It is true that ML algorithms are almost always trained on radiologist labels on the same modality, and thus take in the reader biases. I also agree that some radiologists are better than others as you imply.

As a patient, one does not know who will read their film. IMHO we as an industry should aim not at beating 99.999% of radiologists. We should merely make products which consistently perform not worse than an average radiologist at a particular institution. It is always thrilling to outperform humans with your software, but at the end patient outcomes are what matters. Those are about consistent performance over a long period of time.

Demonstrating this consistent performance is the challenging part, but it is possible to prove it through sufficiently careful and lengthy prospective trials. That’s what we are focusing on, and I would love to see the other players in the industry do the same.

2 comments

Is ML result considered as a first/second opinion, or as just 'a quick check' for reference only?
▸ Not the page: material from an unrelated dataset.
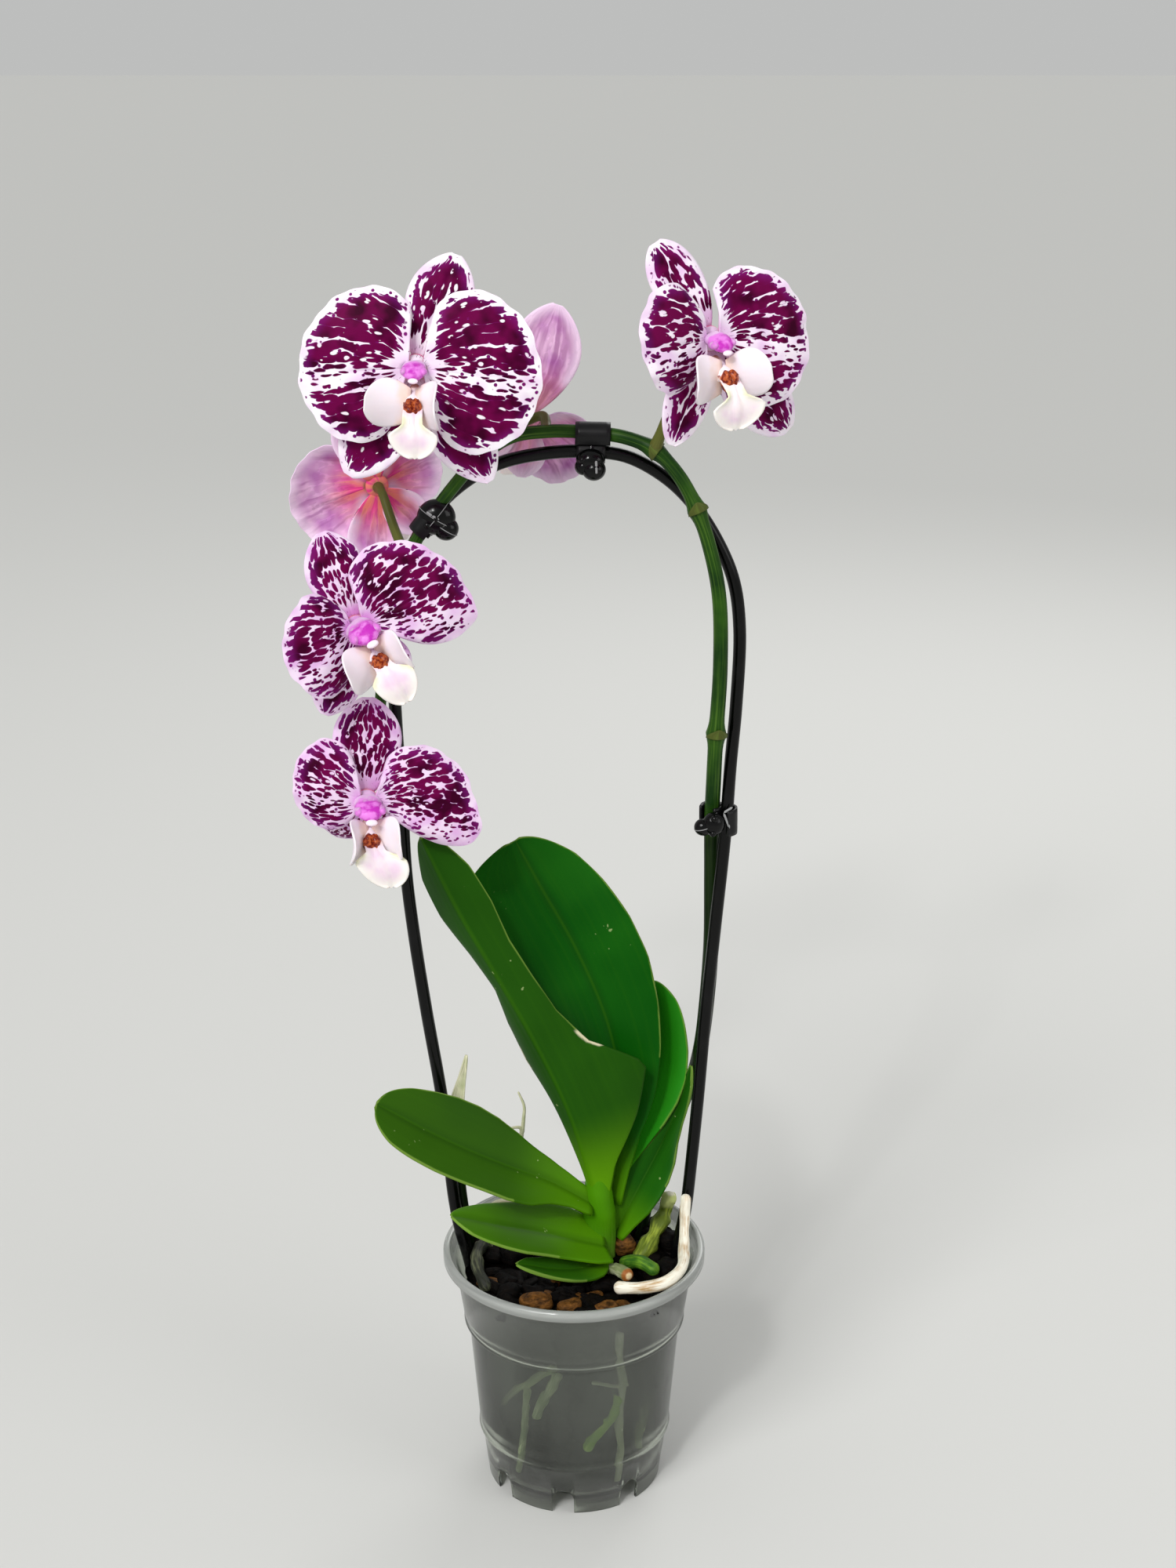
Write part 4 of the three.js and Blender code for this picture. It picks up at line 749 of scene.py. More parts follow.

I believe that ML should not be taken in lieu of human opinion. The consensus, be it medical or legal, has to be explicitly human with all the responsibility attached.

Shifting the responsibility for the misses onto a faceless ML is only eroding trust in the professional opinions and cementing the biases.

I fully agree that treatment should be prescribed by a human doctor who can explain and answer questions. However, I would not agree that each of the data inputs to the treatment decision should be generated manually. That is already not the case.
This is the same argument that is often put forward in relation to accident rates for self driving vehicles. ML only needs to outperform humans.

The problem with this argument is it glosses over that fact that in the tail, where the ML is making a wrong decision, sometimes a catastrophic one, the behaviour of the ML algorithm is not well understood. How can we deploy something in such safety critical applications that we do not fully understand?

Excellent point. That is what the lengthy prospective study phase as well as periodic auditing after deployment are for.

Please also note that there are several important differences as compared to the automotive industry. First, one could argue that the task at hand is trivial as compared to the self driving car. We are operating in a heavily constrained setting with much better understood data inputs and a hundred-year history of medical professionals trying to classify and systematize them. Moreover, our task is not time-critical. It sometimes takes more than a week for such an image to be reported on.